Pyu and Mon in early Burmwese history, a look at the linguistic evidence
Julian K. Wheatley, Independent Scholar, USA

My paper will examine the linguistic features of Pyu and Mon interaction in light of the available historical evidence . Michael Aung Thwin's recent reinterpretation of that evidence called into question long-assumed truisms scattered across the Burmese historical naarrative. His reinterpretation also subverts some linguistic assumptions about the interaction between these ethnic groups, and how the relationship between their languages and script impacted the development of the Burmese language.
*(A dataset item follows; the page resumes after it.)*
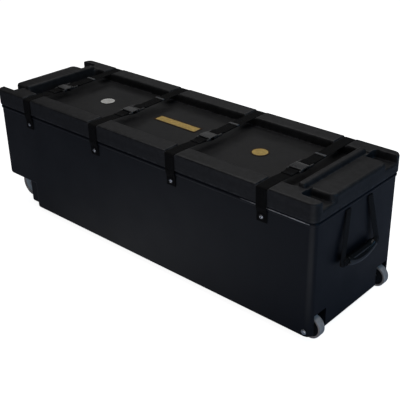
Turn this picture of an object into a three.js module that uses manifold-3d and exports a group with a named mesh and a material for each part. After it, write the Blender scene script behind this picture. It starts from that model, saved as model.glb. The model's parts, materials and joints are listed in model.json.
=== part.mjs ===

Michael Aung-Thwin's Work: the anthropological and linguistic background
Frederic K. Lehman, University of Illinois, Urbana-Champaign, USA

Since Michael Aung Thwin was my pupil during his work here, I have worked closely with him ever since and advised him in particular, at his request, upon anthropological and linguistic matters, especially regarding his work on the Mon. Therefore, my presentation will be a documentation of our discussions on these matters. The paper will demonstrate that Aung-Thwin has been especially sensitive to such concerns in his historical work. This is important because of the controversial nature of his conclusions, in his work on the Shan and the Mon.